**Set task**
Reproduce all entries precisely as they are written.

**Data for this exercise**
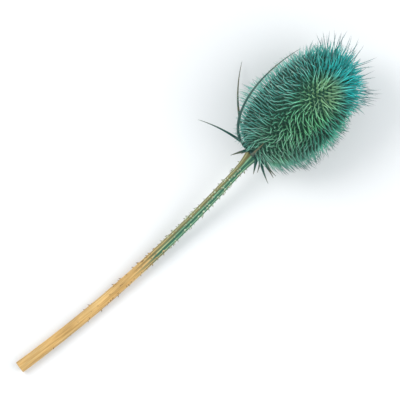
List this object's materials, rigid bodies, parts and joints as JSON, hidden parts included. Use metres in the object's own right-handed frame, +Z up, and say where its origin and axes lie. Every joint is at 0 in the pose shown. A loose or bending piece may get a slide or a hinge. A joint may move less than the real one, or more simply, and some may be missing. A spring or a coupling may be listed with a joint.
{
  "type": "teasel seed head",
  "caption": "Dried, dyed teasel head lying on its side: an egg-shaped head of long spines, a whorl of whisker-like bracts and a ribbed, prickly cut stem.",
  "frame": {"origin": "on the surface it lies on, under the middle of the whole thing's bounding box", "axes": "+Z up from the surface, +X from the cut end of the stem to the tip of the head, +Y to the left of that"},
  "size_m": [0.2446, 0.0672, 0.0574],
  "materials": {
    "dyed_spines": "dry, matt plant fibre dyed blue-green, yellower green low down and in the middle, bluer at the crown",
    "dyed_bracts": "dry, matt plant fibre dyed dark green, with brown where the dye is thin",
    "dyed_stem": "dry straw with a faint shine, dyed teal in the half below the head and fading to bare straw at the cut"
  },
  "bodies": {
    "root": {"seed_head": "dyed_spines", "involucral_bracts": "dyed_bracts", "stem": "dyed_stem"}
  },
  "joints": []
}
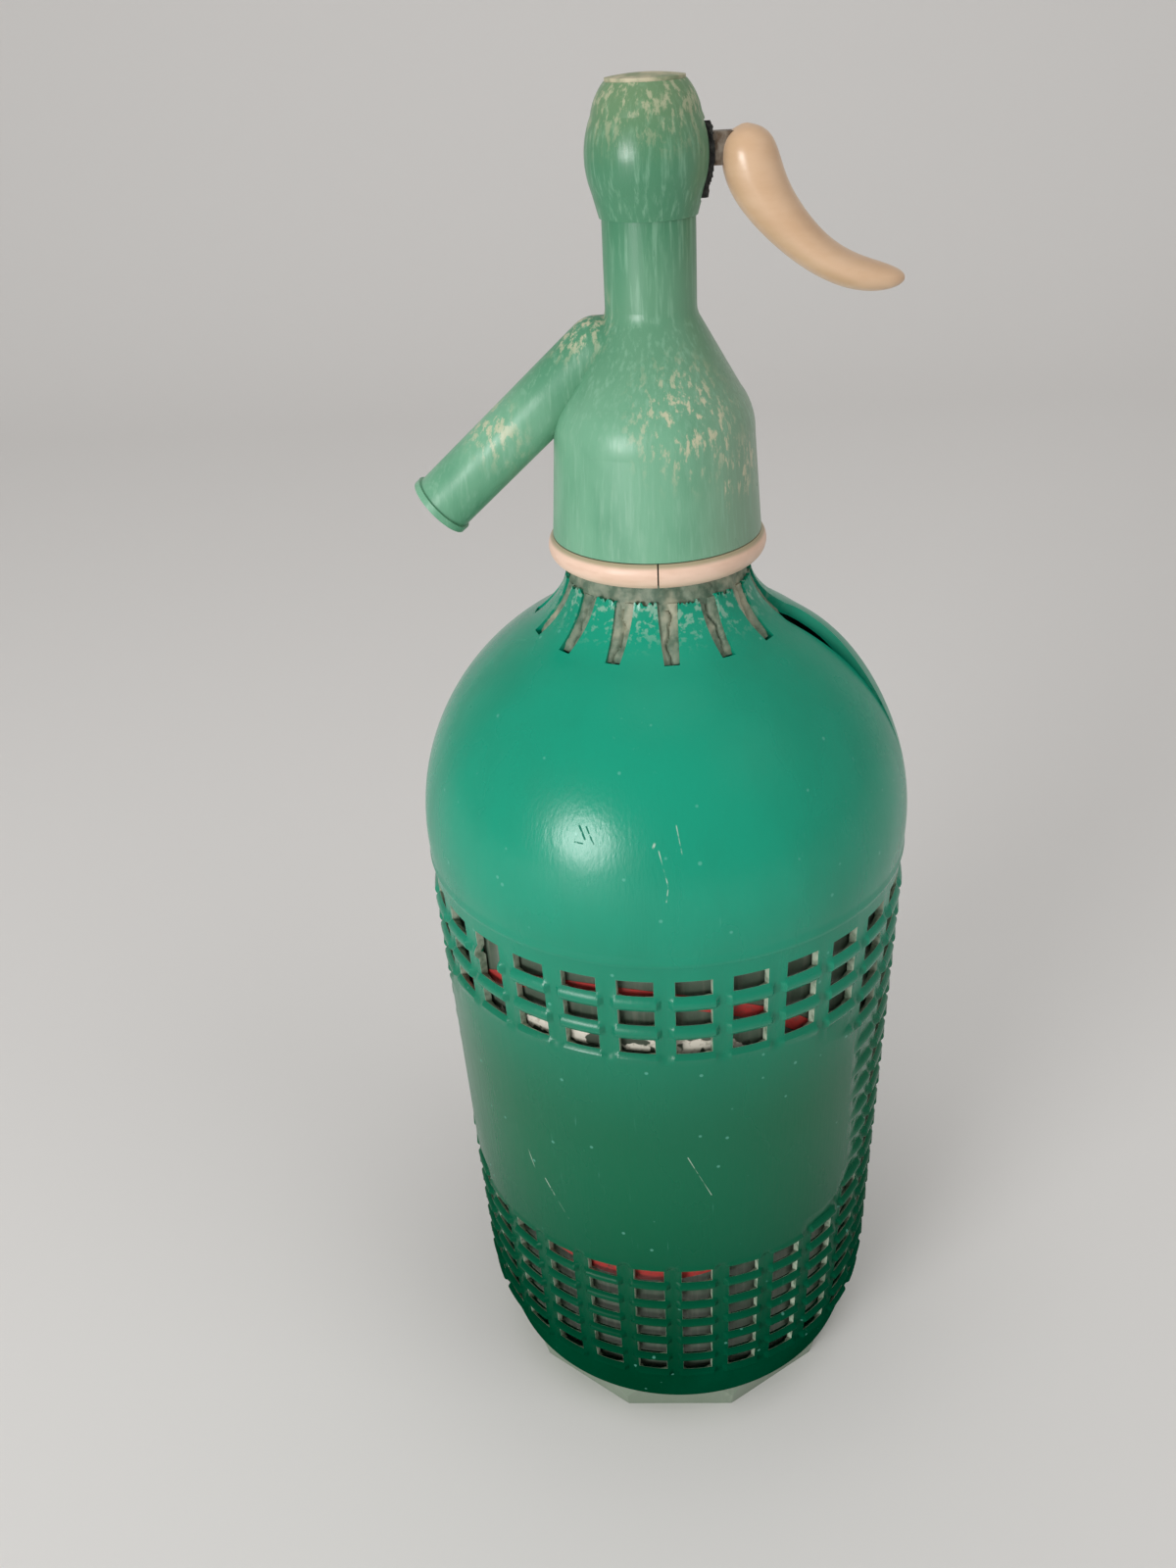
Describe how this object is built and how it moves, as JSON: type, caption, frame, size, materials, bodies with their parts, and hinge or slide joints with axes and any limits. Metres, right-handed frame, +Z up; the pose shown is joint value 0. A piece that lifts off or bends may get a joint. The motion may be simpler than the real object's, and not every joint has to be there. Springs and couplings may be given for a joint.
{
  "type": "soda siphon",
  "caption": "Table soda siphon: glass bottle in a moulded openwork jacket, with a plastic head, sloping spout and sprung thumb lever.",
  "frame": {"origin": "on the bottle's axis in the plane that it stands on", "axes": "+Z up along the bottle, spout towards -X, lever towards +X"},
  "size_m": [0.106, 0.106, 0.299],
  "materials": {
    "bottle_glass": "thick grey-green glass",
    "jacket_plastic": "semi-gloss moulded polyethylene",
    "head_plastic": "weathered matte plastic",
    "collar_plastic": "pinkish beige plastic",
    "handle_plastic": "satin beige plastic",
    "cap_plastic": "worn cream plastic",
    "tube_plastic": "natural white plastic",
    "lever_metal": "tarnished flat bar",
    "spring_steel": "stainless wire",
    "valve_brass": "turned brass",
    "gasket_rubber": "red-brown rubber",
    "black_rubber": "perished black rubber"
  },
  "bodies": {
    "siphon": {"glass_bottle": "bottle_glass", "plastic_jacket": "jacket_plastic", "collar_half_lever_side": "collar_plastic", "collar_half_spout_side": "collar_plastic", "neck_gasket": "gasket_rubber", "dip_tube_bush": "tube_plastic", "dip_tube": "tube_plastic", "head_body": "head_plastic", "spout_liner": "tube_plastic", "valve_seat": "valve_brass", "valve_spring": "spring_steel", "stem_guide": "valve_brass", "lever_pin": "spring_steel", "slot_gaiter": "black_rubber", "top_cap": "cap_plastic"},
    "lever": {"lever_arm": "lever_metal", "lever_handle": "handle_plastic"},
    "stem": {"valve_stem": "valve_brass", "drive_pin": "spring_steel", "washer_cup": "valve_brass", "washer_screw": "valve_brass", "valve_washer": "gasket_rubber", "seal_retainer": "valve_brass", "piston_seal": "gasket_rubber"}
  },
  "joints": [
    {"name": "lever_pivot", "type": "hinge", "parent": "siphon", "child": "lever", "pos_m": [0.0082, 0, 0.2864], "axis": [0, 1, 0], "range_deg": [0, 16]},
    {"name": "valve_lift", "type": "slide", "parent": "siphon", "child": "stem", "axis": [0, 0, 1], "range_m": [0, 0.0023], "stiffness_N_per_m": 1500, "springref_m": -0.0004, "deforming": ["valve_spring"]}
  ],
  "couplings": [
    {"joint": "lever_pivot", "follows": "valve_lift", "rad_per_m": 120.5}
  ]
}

**Full response**
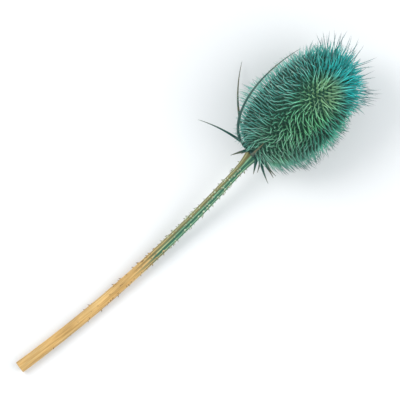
List this object's materials, rigid bodies, parts and joints as JSON, hidden parts included. Use metres in the object's own right-handed frame, +Z up, and say where its origin and axes lie. Every joint is at 0 in the pose shown. A loose or bending piece may get a slide or a hinge. A joint may move less than the real one, or more simply, and some may be missing. A spring or a coupling may be listed with a joint.
{
  "type": "teasel seed head",
  "caption": "Dried, dyed teasel head lying on its side: an egg-shaped head of long spines, a whorl of whisker-like bracts and a ribbed, prickly cut stem.",
  "frame": {"origin": "on the surface it lies on, under the middle of the whole thing's bounding box", "axes": "+Z up from the surface, +X from the cut end of the stem to the tip of the head, +Y to the left of that"},
  "size_m": [0.2446, 0.0672, 0.0574],
  "materials": {
    "dyed_spines": "dry, matt plant fibre dyed blue-green, yellower green low down and in the middle, bluer at the crown",
    "dyed_bracts": "dry, matt plant fibre dyed dark green, with brown where the dye is thin",
    "dyed_stem": "dry straw with a faint shine, dyed teal in the half below the head and fading to bare straw at the cut"
  },
  "bodies": {
    "root": {"seed_head": "dyed_spines", "involucral_bracts": "dyed_bracts", "stem": "dyed_stem"}
  },
  "joints": []
}
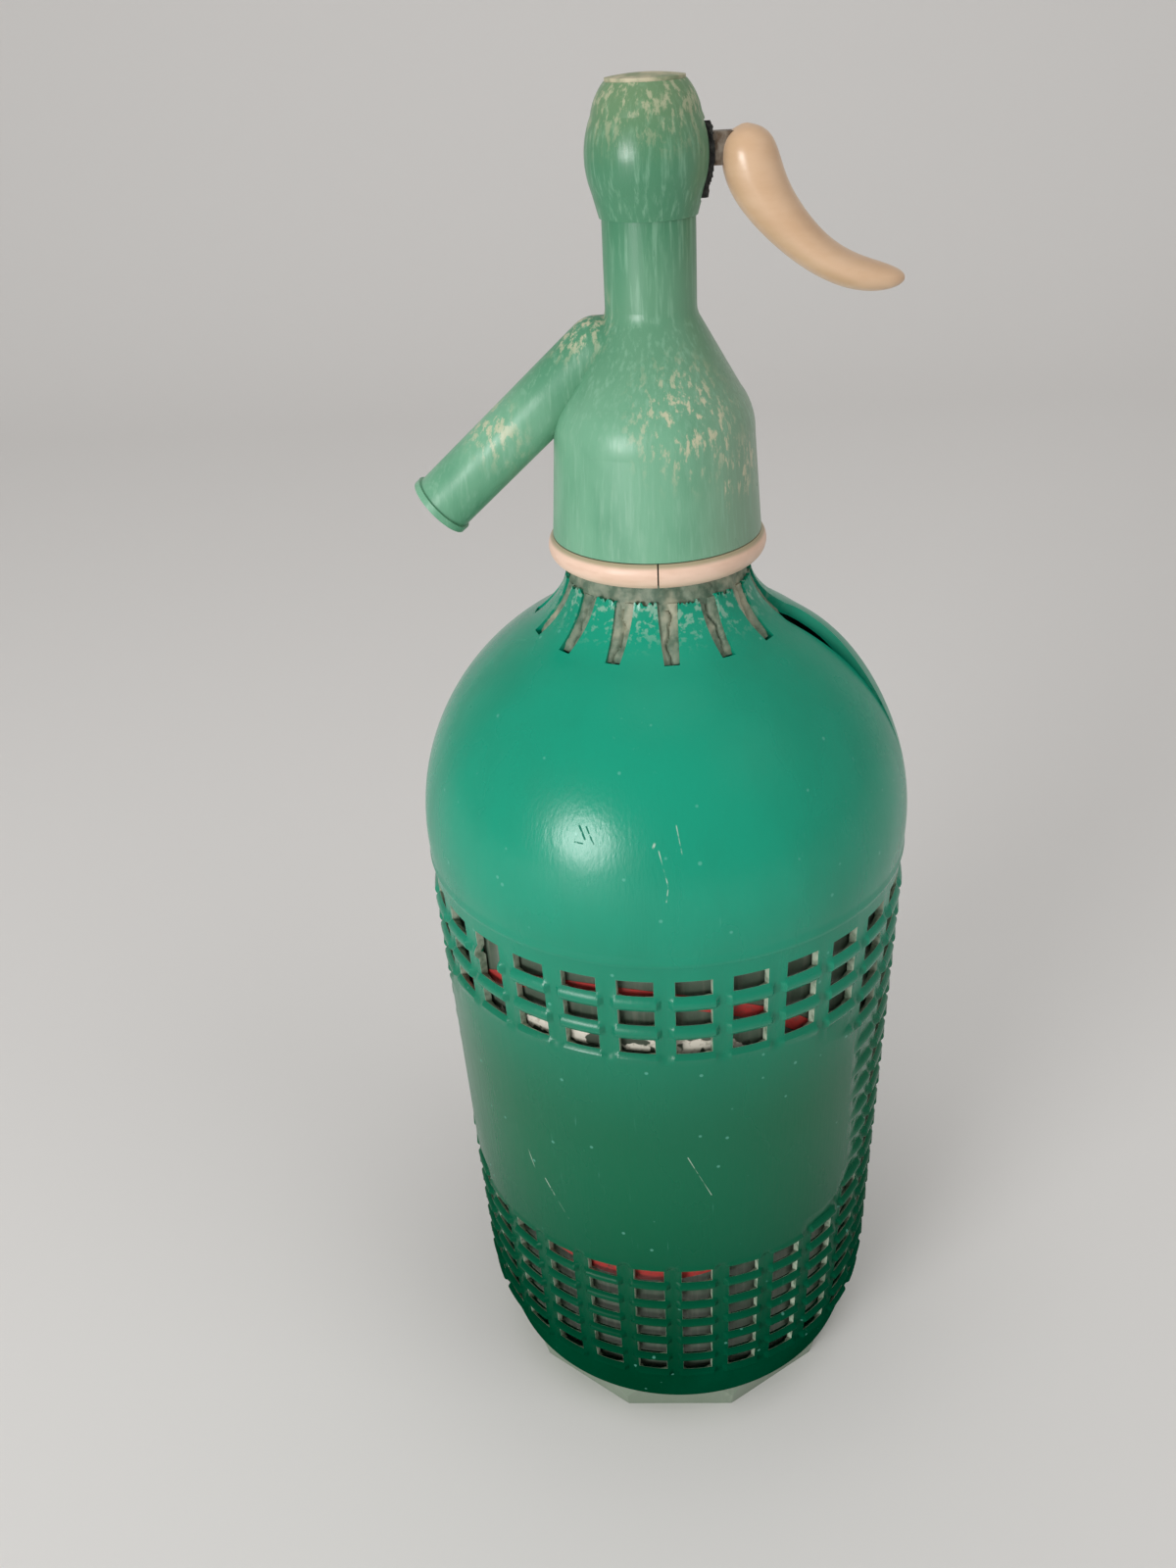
Describe how this object is built and how it moves, as JSON: type, caption, frame, size, materials, bodies with their parts, and hinge or slide joints with axes and any limits. Metres, right-handed frame, +Z up; the pose shown is joint value 0. A piece that lifts off or bends may get a joint. The motion may be simpler than the real object's, and not every joint has to be there. Springs and couplings may be given for a joint.
{
  "type": "soda siphon",
  "caption": "Table soda siphon: glass bottle in a moulded openwork jacket, with a plastic head, sloping spout and sprung thumb lever.",
  "frame": {"origin": "on the bottle's axis in the plane that it stands on", "axes": "+Z up along the bottle, spout towards -X, lever towards +X"},
  "size_m": [0.106, 0.106, 0.299],
  "materials": {
    "bottle_glass": "thick grey-green glass",
    "jacket_plastic": "semi-gloss moulded polyethylene",
    "head_plastic": "weathered matte plastic",
    "collar_plastic": "pinkish beige plastic",
    "handle_plastic": "satin beige plastic",
    "cap_plastic": "worn cream plastic",
    "tube_plastic": "natural white plastic",
    "lever_metal": "tarnished flat bar",
    "spring_steel": "stainless wire",
    "valve_brass": "turned brass",
    "gasket_rubber": "red-brown rubber",
    "black_rubber": "perished black rubber"
  },
  "bodies": {
    "siphon": {"glass_bottle": "bottle_glass", "plastic_jacket": "jacket_plastic", "collar_half_lever_side": "collar_plastic", "collar_half_spout_side": "collar_plastic", "neck_gasket": "gasket_rubber", "dip_tube_bush": "tube_plastic", "dip_tube": "tube_plastic", "head_body": "head_plastic", "spout_liner": "tube_plastic", "valve_seat": "valve_brass", "valve_spring": "spring_steel", "stem_guide": "valve_brass", "lever_pin": "spring_steel", "slot_gaiter": "black_rubber", "top_cap": "cap_plastic"},
    "lever": {"lever_arm": "lever_metal", "lever_handle": "handle_plastic"},
    "stem": {"valve_stem": "valve_brass", "drive_pin": "spring_steel", "washer_cup": "valve_brass", "washer_screw": "valve_brass", "valve_washer": "gasket_rubber", "seal_retainer": "valve_brass", "piston_seal": "gasket_rubber"}
  },
  "joints": [
    {"name": "lever_pivot", "type": "hinge", "parent": "siphon", "child": "lever", "pos_m": [0.0082, 0, 0.2864], "axis": [0, 1, 0], "range_deg": [0, 16]},
    {"name": "valve_lift", "type": "slide", "parent": "siphon", "child": "stem", "axis": [0, 0, 1], "range_m": [0, 0.0023], "stiffness_N_per_m": 1500, "springref_m": -0.0004, "deforming": ["valve_spring"]}
  ],
  "couplings": [
    {"joint": "lever_pivot", "follows": "valve_lift", "rad_per_m": 120.5}
  ]
}